Belgian millennials and business out of sync has been saved
Belgian millennials and business out of sync
Only 38 percent of Belgian millennials believe business has a positive impact on society
- Millennials are not optimistic that the economic and social/political situation will improve in the next year
- Deloitte’s MillZ Mood Monitor measures Belgian millennials overall outlook on socio-economic progress: score of 25 out of 100 confirms pessimistic mindset
- 30 percent of millennials do not worry about being the victim of online fraud or data security
Brussels, Belgium – 17 September 2019
According to Deloitte’s eighth annual Millenial Survey, only 38 percent of Belgian millennials say businesses in general have a positive impact on society, compared to 55 percent globally. Belgian millennials are also less optimistic than their global peers about the economic, social, and political situation. Only 15 percent, compared to 26 globally, believe the economic situation will improve in the next year, and merely 12 percent, versus 22 globally, believe the socio-political outlook will improve. Surprisingly, 30 percent of Belgian millenials do not worry about data security.
“While many businesses are investing in different initiatives under the umbrella of "purpose”, the Deloitte study shows that the majority of millennials are not yet convinced by the value of it. Belgian millennials are even less inclined than global respondents to believe that business has a positive impact on society,” said Nathalie Vandaele, Human Capital Lead Deloitte Belgium. “Companies are also investing heavily in cyber security, whereas a surprising 30 percent of Belgian millenials are not worried about being the victim of online fraud or data security.“
Skeptical of business motives
Deloitte's eighth annual Millennial Survey found that, facing continuous technological and societal disruption, millennials and Gen Zs are disillusioned with traditional institutions, skeptical of the motives of businesses, and pessimistic about economic and social progress.
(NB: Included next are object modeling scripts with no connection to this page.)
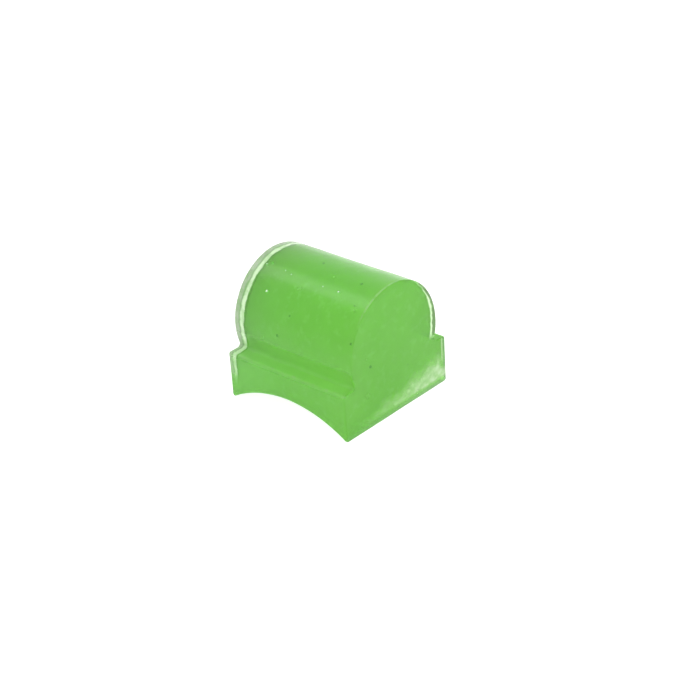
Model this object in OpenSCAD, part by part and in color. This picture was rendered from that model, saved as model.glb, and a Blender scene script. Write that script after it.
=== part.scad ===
// Vibration dampener for a racket's string bed, moulded in one piece from soft translucent gel.
// A round button lies along +Y on a wider base flange. The button's lower half narrows to a neck
// just above the flange, so that two neighbouring strings sit on the flange's ledges, one on each
// side, with the button on one side of the string bed and the flange on the other.
// +X runs across the flange and +Z up through the button's crown. The origin is at the centre of
// the base, level with its two feet.

/* [Moulding] */
// Length of the moulding, along the strings
body_l = 16.4; // [12:0.1:20]
// Height from the feet to the button's crown
body_h = 14.7; // [14:0.1:16]

/* [Round button] */
// Diameter of the round button
button_d = 13.4; // [12:0.1:14]

/* [Base flange] */
// Width of the flange, across both strings
flange_w = 16; // [15.5:0.1:20]
// Height of the string ledges above the feet
flange_h = 5.4; // [4.5:0.1:6]
// Radius of the flange's long edges
flange_edge_r = 0.3; // [0.1:0.05:0.6]

/* [String seats] */
// Radius in the corner between the neck and a ledge
seat_r = 0.35; // [0.1:0.05:0.5]

/* [Underside arch] */
// Rise of the arch above the feet, halfway along the moulding
arch_rise = 2.2; // [1:0.1:3]
// Length of the flat foot left at each end of the arch
foot_l = 0.3; // [0.1:0.1:1]

/* [Hidden] */
$fn = 96;
gel_colour = [0.46, 0.76, 0.35];
overcut = 1;

button_r = button_d / 2;
button_z = body_h - button_r;

// The seat's corner arc sinks slightly into the ledge and the button, so it ends on both in an
// edge and not in an endless sliver.
seat_sink = 0.01;
seat_centre_r = seat_r - seat_sink;
seat_z = flange_h + seat_centre_r;
seat_x = sqrt(pow(button_r + seat_centre_r, 2) - pow(button_z - seat_z, 2));

// The arch is a circle through the inner edges of both feet.
arch_chord = body_l - 2 * foot_l;
arch_r = (pow(arch_chord / 2, 2) + pow(arch_rise, 2)) / (2 * arch_rise);

// Rectangle standing on the axis, with all four corners rounded by true arcs.
module rounded_rectangle(w, h, r) {
    translate([-w / 2 + r, 0]) square([w - 2 * r, h]);
    translate([-w / 2, r]) square([w, h - 2 * r]);
    for (x = [-w / 2 + r, w / 2 - r], z = [r, h - r])
        translate([x, z]) circle(r = r);
}

// Web that fills the corner between the button and the ledge, on the +X side.
module seat_web() {
    difference() {
        polygon([[0, flange_h], [seat_x, flange_h], [seat_x, seat_z], [0, button_z]]);
        translate([seat_x, seat_z]) circle(r = seat_r);
    }
}

// End view of the moulding: flange, button and the two string seats.
module end_profile() {
    rounded_rectangle(flange_w, flange_h, flange_edge_r);
    translate([0, button_z]) circle(r = button_r);
    seat_web();
    mirror([1, 0]) seat_web();
}

// Cylinder across the width that hollows the underside, clear of the cross string.
module underside_arch() {
    translate([0, 0, arch_rise - arch_r])
        rotate([0, 90, 0])
            cylinder(r = arch_r, h = flange_w + 2 * overcut, center = true);
}

module dampener_body() {
    color(gel_colour)
        difference() {
            rotate([90, 0, 0])
                linear_extrude(height = body_l, center = true)
                    end_profile();
            underside_arch();
        }
}

dampener_body();
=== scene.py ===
"""Racket vibration dampener: one moulding of soft, translucent green gel."""
import math
import random

import bpy
from mathutils import Matrix, Vector, noise


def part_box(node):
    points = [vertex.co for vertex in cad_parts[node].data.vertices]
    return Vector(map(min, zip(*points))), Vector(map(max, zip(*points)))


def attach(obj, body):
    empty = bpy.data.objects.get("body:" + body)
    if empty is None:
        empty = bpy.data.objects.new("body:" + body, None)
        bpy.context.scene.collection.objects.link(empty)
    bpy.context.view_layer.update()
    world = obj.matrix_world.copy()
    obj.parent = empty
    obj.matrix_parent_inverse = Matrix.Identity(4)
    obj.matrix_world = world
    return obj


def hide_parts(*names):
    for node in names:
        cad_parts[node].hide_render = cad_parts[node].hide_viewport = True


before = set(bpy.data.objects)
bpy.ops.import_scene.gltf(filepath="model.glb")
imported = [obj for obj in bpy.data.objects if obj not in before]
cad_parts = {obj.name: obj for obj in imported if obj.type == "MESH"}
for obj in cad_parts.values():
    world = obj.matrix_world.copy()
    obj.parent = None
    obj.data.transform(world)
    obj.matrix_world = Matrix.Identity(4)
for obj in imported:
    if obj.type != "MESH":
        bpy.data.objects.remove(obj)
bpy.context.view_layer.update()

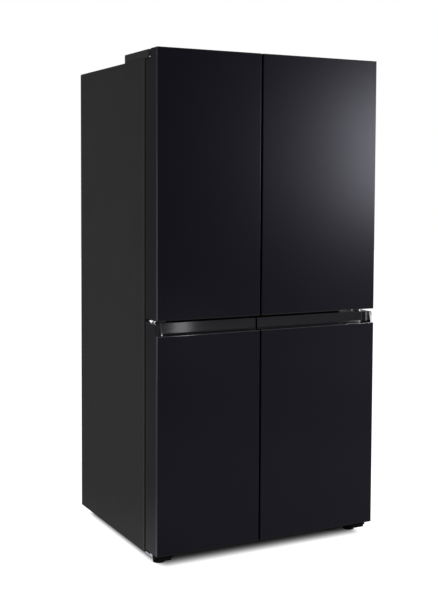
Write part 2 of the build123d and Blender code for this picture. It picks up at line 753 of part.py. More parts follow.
def door_grip(door):
    """The lower doors' pocket grip: a lip, a groove for the fingers and a set-back wall."""
    w, channel, back = cap_wall, groove_bottom - cap_wall, front + pocket_depth + cap_wall
    a, b = door.left + skin, door.right - skin
    with BuildPart() as grip:
        profile = [(front + skin, channel), (back, channel), (back, door.top - w), (front + skin, door.top - w)]
        bar(a, b, profile)
        fillet(grip.edges().filter_by(Axis.Z).group_by(Axis.Y)[0], skin_corner - skin)
        block(door.left, door.right, front + skin, door_back, door.top - w, door.top)
        block(a, b, front - past, front + skin, lip_top - w, door.top, mode=Mode.SUBTRACT)
        bar(door.left - past, door.right + past, end_wall_cut(door, lip_top), mode=Mode.SUBTRACT)
        door_plate(door, front, front + lip_depth, lip_top - w, lip_top)
        front_edges = grip.edges().filter_by(Axis.X).group_by(Axis.Y)[0]
        fillet(front_edges.sort_by(Axis.Z)[-1], lip_round)
        a = door.left + (pocket_end if door.side < 0 else -past)
        b = door.right - (pocket_end if door.side > 0 else -past)
        y0, y1 = front - pocket_corner, front + pocket_depth
        with BuildSketch(Plane.XY.offset(lip_top)) as pocket:
            with Locations(((a + b) / 2, (y0 + y1) / 2)):
                Rectangle(b - a, y1 - y0)
            outer = pocket.vertices().group_by(Axis.Y)[-1].sort_by(Axis.X)[0 if door.side < 0 else -1]
            fillet(outer, pocket_corner)
        extrude(pocket.sketch, amount=door.top - lip_top + past, mode=Mode.SUBTRACT)
        inset, y0 = pocket_end + pocket_corner, front + lip_depth
        a, b = door.left + inset, door.right - inset
        with BuildSketch(Plane.XY.offset(groove_bottom)) as groove:
            with Locations(((a + b) / 2, (y0 + y1) / 2)):
                RectangleRounded(b - a, y1 - y0, groove_corner)
        extrude(groove.sketch, amount=lip_top - groove_bottom, mode=Mode.SUBTRACT)
        bush(door.side * hinge_x, door.top - w, door.top - bush_depth - w, small_pin, door.top)
    return grip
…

Belgian millennials’ opinions about business continue to diminish. Only 38 percent of them, compared with 55 percent of their global counterparts, believe that businesses in general have a positive impact on the wider society in which they operate. This is down from 43 percent in 2018.
“Businesses will have to work hard to improve this reputation and convince millennials that they are able and wanting to strenghten their impact on society,” added Vandaele. “To continue to attract talent it is essential that businesses take action, adjusting their recruitment and communication strategies, working closely with the millenials already employed by them.”
Cyber and data security are not a priority
While business is also investing heavily in cyber and data security, 30 percent of Belgian millennials are not concerned about being the victim of online fraud or personal data security. They also don’t think that institutions or individuals need to make more of an effort. Over half of millennials (56 percent) do not believe that businesses selling goods or services to clients, or tech companies, need to make more of an effort to protect people’s data and online security.
“Here again we see that business and millennials are not on the same page,” stressed Vandaele. “From the economic recession a decade ago to the Fourth Industrial Revolution, millennials and Gen Zs have grown up in a unique moment in time impacting connectivity, trust, privacy, social mobility and work. This next generation of business leaders values transparancy above all. They do not deem cyber and data security a priority. Education can play an important role in building awareness among those who are not yet in the workforce, while businesses can help ensure that more employed millennials prioritise data security.”
MillZ Mood Monitor: economic and sociopolitical outlook continue to waver
This year, as part of Deloitte’s ongoing research on millennials, and now Gen Z, the organisation developed and launched a new tool called the “MillZ Mood Monitor,” which will track respondents’ year-over-year optimism about key political, personal, environmental and socioeconomic topics. Scores are based on responses related to economic, social/political, personal, environmental and business sentiments.
“In the augural Mood Monitor, Belgian millennials posted a score of 25 out of a total of 100, much lower than their global counterparts at 39. In emerging markets, millenial optimism was even higher at 48. The Mood Monitor will continue to track millennnials and reveal if businesses progress in bridging the current perception gap,” concluded Vandaele.
About the Millenial Survey
The 2019 report is based on the views of 13,416 millennials questioned across 42 countries, including 301 Belgian millenials. Millennials included in the study were born between January 1983 and December 1994. This year’s Belgian survey was expanded to include a more diverse group of participants, including 21 percent who did not have full-time employment status, and 44 percent who did not hold a college or university degree.